→ **Entries provided**
--- --- ---

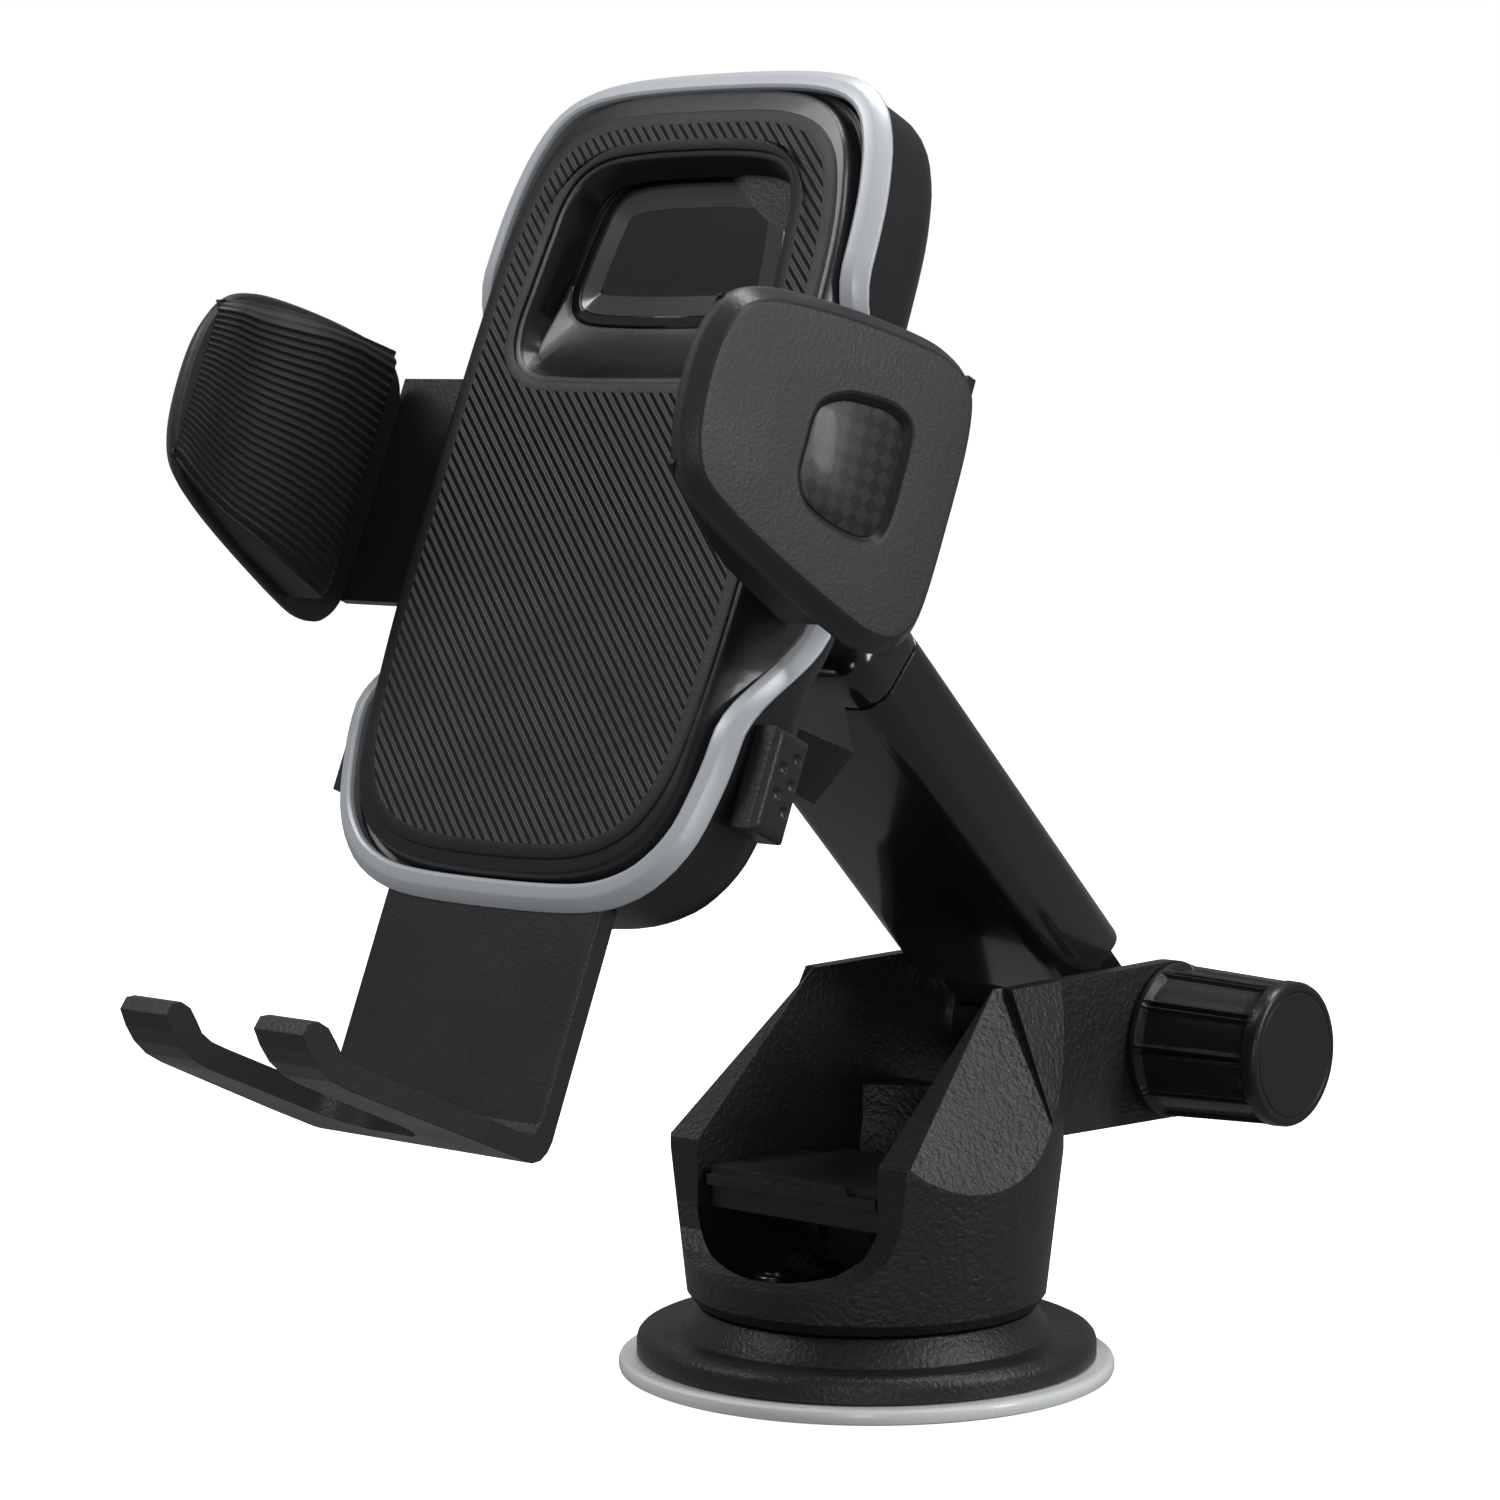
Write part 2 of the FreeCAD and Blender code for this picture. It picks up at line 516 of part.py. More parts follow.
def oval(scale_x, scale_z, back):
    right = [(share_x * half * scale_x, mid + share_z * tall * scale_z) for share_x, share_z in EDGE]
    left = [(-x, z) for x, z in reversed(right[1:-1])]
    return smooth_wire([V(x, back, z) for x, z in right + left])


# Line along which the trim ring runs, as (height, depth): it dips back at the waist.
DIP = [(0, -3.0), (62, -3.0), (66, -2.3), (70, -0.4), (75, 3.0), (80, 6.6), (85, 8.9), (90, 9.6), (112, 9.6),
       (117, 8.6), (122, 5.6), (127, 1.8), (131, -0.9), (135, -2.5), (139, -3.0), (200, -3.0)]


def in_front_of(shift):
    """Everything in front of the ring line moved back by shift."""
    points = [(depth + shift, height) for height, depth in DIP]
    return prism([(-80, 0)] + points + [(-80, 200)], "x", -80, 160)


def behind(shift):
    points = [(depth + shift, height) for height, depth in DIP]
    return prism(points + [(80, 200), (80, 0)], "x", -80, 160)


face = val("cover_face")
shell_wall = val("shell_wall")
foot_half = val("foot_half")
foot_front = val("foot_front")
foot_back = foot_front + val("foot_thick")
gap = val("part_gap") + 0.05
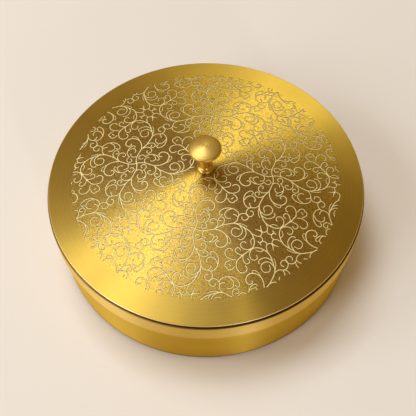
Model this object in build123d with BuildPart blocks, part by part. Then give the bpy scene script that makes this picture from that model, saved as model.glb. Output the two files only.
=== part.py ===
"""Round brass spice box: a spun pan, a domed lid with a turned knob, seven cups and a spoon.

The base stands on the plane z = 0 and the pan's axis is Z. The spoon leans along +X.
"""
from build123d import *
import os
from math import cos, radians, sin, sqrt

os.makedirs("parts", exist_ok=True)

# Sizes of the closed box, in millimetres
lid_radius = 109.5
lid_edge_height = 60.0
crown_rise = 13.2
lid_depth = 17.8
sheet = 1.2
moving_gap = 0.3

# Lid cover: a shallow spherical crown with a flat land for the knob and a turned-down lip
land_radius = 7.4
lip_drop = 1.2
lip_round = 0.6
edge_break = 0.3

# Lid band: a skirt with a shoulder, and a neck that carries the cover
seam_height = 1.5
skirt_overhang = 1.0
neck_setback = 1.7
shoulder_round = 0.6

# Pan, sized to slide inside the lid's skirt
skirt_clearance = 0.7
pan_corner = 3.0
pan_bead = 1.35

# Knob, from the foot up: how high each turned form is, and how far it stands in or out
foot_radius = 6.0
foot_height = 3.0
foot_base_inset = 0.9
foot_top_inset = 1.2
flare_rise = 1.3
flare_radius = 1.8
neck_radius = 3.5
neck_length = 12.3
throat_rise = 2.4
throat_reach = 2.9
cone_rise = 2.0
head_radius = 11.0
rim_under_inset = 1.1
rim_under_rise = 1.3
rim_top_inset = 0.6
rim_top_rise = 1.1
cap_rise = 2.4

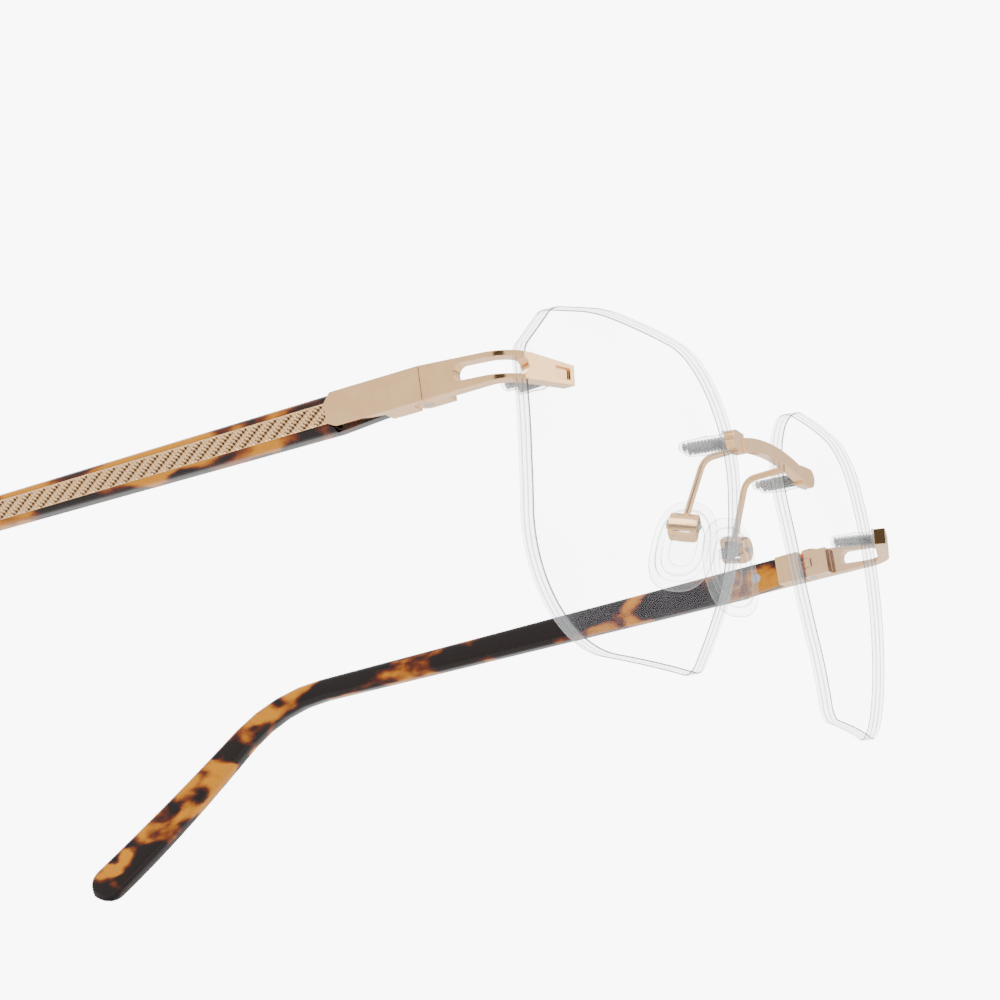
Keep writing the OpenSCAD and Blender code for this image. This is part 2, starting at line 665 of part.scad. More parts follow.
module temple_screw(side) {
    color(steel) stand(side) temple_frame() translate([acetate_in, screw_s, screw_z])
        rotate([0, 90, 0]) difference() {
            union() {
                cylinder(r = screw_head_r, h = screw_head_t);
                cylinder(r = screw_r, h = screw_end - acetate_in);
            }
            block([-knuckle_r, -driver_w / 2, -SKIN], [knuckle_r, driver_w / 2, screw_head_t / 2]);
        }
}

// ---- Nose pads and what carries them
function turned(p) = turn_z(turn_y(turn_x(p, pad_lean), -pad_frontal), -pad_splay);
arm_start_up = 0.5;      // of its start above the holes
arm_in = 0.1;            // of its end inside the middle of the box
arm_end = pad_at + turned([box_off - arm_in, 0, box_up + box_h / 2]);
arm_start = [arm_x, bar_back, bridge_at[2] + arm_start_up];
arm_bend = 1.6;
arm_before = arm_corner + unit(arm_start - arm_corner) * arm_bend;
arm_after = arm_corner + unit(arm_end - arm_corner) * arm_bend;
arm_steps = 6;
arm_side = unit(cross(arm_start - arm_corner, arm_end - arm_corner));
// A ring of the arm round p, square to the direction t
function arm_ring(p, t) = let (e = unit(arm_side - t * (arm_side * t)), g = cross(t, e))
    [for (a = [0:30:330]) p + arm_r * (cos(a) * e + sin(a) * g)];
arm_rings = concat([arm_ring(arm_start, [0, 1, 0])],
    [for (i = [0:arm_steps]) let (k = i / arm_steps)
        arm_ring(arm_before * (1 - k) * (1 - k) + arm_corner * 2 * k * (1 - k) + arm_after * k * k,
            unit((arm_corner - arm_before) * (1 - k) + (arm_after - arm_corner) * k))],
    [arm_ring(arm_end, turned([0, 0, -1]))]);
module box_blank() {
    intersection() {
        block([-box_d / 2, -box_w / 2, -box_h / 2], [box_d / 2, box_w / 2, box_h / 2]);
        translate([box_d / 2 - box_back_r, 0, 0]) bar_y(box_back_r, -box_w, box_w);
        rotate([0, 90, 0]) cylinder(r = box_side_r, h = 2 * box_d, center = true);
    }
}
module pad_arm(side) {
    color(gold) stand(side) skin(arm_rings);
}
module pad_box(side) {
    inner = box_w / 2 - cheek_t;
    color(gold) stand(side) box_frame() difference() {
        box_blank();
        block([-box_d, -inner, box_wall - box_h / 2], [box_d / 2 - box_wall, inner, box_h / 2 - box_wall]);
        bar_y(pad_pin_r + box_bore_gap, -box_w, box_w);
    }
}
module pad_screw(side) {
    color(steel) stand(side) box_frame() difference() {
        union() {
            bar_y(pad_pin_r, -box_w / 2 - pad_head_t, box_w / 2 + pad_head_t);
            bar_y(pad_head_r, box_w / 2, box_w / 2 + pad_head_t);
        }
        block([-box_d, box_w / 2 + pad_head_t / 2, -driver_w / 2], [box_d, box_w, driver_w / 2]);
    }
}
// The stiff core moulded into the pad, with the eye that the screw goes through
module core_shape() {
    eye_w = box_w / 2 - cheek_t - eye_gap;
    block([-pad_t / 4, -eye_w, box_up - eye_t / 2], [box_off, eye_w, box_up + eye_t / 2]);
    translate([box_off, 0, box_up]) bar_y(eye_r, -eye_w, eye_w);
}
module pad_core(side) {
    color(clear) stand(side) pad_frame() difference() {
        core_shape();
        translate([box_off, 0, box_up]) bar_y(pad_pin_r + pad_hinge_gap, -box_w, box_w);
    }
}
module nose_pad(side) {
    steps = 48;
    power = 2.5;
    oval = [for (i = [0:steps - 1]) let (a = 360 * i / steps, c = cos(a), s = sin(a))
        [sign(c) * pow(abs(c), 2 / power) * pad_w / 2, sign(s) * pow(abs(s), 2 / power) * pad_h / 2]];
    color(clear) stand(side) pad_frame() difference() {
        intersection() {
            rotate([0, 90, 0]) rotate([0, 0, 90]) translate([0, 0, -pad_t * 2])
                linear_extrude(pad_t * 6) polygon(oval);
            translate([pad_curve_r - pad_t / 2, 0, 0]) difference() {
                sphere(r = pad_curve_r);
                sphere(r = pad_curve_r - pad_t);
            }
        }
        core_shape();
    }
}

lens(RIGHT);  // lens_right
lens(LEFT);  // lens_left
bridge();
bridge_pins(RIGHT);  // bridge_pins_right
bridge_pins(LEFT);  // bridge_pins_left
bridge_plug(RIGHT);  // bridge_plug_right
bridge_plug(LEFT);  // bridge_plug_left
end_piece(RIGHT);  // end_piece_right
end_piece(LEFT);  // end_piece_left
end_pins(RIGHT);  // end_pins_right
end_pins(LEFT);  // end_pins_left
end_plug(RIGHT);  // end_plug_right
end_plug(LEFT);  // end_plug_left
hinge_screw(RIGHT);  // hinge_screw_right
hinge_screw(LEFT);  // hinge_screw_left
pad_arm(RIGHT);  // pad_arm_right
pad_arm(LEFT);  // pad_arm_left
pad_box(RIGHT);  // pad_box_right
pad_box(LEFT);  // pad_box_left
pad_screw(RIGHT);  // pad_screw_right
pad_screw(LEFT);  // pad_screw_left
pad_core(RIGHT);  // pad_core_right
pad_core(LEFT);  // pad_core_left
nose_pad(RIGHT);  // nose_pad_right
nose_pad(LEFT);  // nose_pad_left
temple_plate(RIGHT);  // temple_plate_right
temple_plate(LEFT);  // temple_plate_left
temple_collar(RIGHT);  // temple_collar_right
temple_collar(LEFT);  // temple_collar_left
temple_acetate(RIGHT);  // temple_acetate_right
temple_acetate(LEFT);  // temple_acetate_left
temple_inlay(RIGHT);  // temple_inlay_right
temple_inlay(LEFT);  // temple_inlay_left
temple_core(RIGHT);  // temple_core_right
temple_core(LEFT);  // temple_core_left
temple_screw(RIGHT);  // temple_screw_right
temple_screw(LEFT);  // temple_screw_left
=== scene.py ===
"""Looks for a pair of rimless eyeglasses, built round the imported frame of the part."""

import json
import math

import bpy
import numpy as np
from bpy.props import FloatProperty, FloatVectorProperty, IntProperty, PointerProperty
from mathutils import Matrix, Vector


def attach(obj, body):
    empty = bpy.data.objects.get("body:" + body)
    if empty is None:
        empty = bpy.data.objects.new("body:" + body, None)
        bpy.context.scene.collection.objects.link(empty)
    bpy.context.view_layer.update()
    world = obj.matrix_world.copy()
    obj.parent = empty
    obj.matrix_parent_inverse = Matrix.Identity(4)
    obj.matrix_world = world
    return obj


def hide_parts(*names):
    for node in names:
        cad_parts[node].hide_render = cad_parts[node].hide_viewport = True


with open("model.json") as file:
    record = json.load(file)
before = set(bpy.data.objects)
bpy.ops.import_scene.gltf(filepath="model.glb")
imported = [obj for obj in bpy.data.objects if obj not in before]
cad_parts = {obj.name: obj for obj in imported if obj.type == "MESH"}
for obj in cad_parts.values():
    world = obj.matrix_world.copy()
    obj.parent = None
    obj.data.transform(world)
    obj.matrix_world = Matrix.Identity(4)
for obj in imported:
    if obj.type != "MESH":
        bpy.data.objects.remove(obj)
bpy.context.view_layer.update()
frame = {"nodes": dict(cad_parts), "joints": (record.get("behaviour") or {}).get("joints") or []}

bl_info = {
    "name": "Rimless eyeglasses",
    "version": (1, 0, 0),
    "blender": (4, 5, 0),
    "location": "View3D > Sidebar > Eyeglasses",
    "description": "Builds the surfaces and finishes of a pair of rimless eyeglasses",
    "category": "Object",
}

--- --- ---

→ **Request**
Begin at the first line of the records above and quote every line verbatim through the one that contains "return prism(points +".

→ **Full answer**
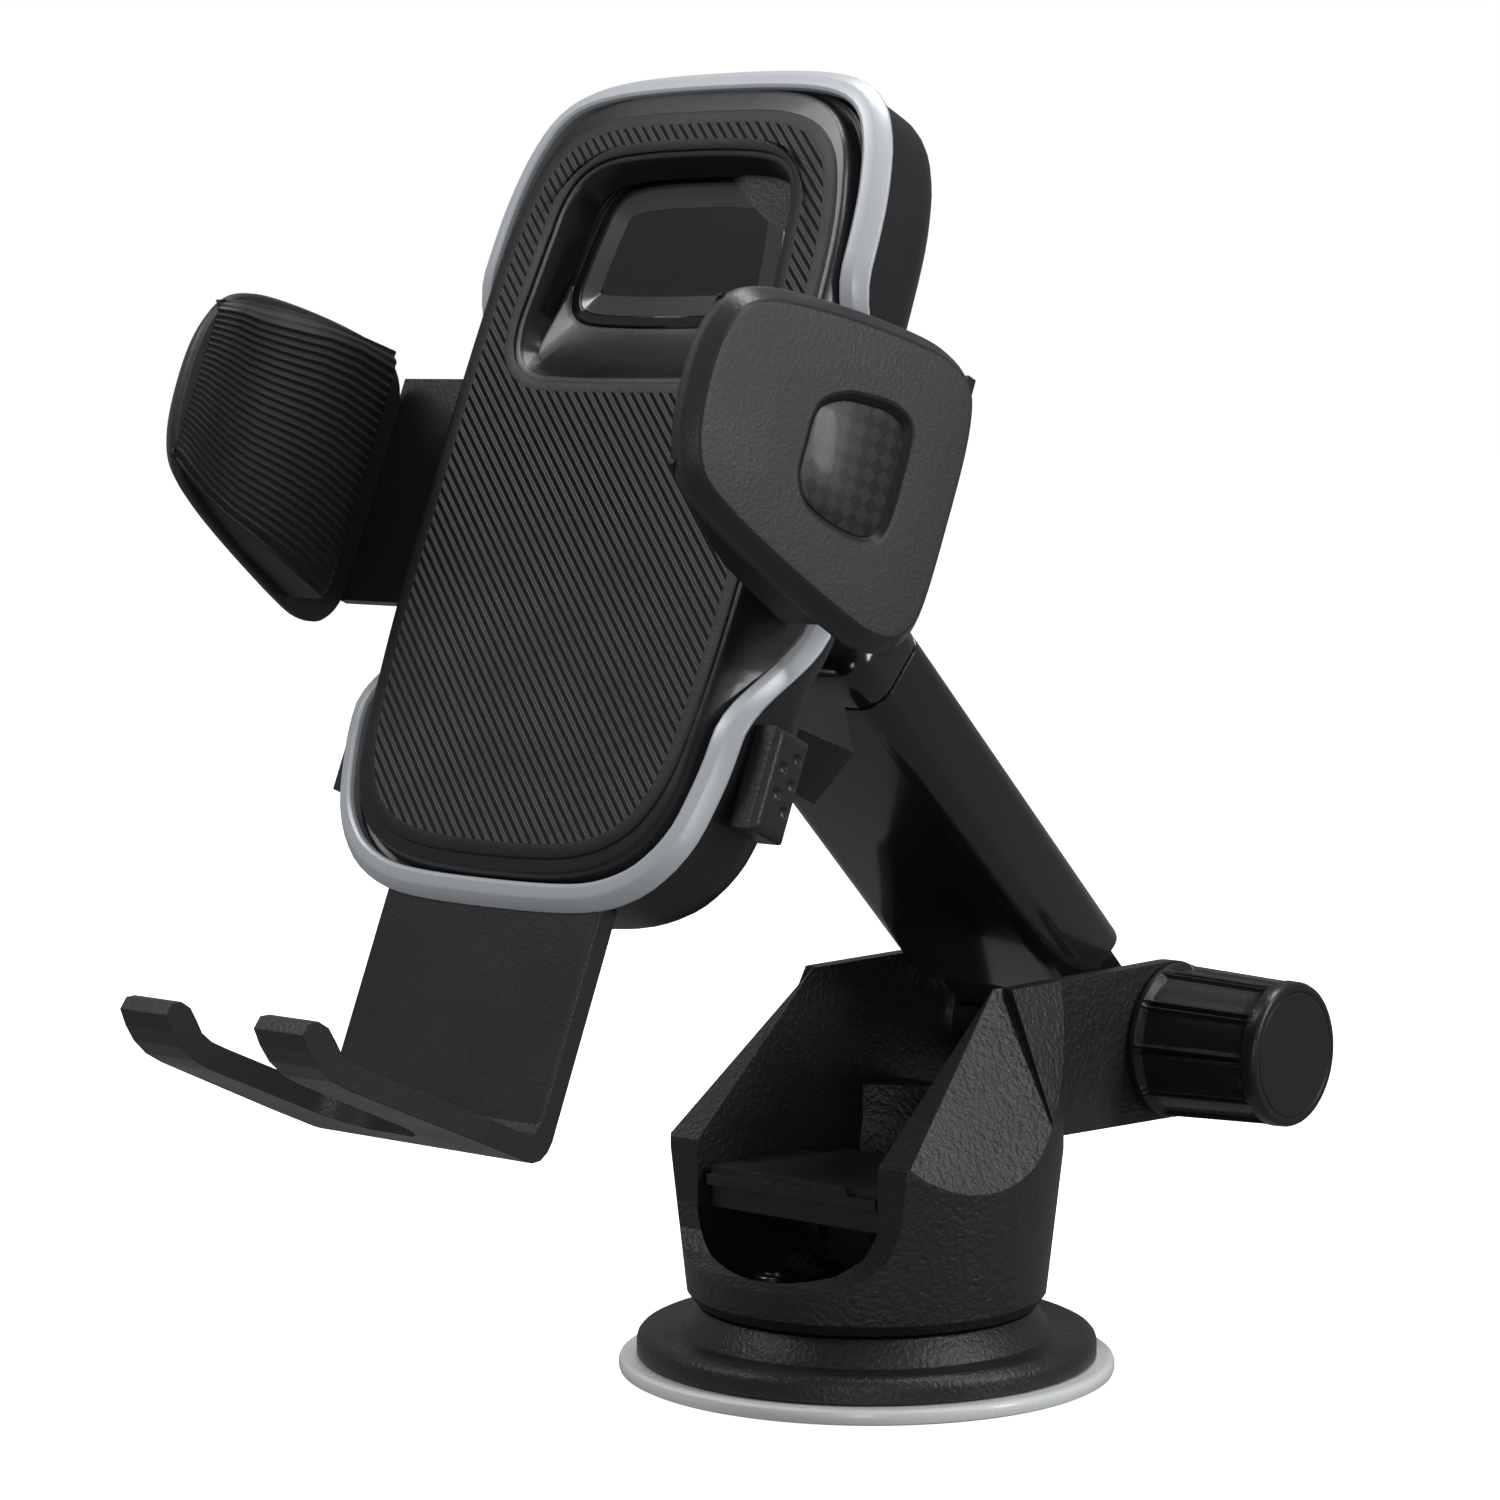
Write part 2 of the FreeCAD and Blender code for this picture. It picks up at line 516 of part.py. More parts follow.
def oval(scale_x, scale_z, back):
    right = [(share_x * half * scale_x, mid + share_z * tall * scale_z) for share_x, share_z in EDGE]
    left = [(-x, z) for x, z in reversed(right[1:-1])]
    return smooth_wire([V(x, back, z) for x, z in right + left])


# Line along which the trim ring runs, as (height, depth): it dips back at the waist.
DIP = [(0, -3.0), (62, -3.0), (66, -2.3), (70, -0.4), (75, 3.0), (80, 6.6), (85, 8.9), (90, 9.6), (112, 9.6),
       (117, 8.6), (122, 5.6), (127, 1.8), (131, -0.9), (135, -2.5), (139, -3.0), (200, -3.0)]


def in_front_of(shift):
    """Everything in front of the ring line moved back by shift."""
    points = [(depth + shift, height) for height, depth in DIP]
    return prism([(-80, 0)] + points + [(-80, 200)], "x", -80, 160)


def behind(shift):
    points = [(depth + shift, height) for height, depth in DIP]
    return prism(points + [(80, 200), (80, 0)], "x", -80, 160)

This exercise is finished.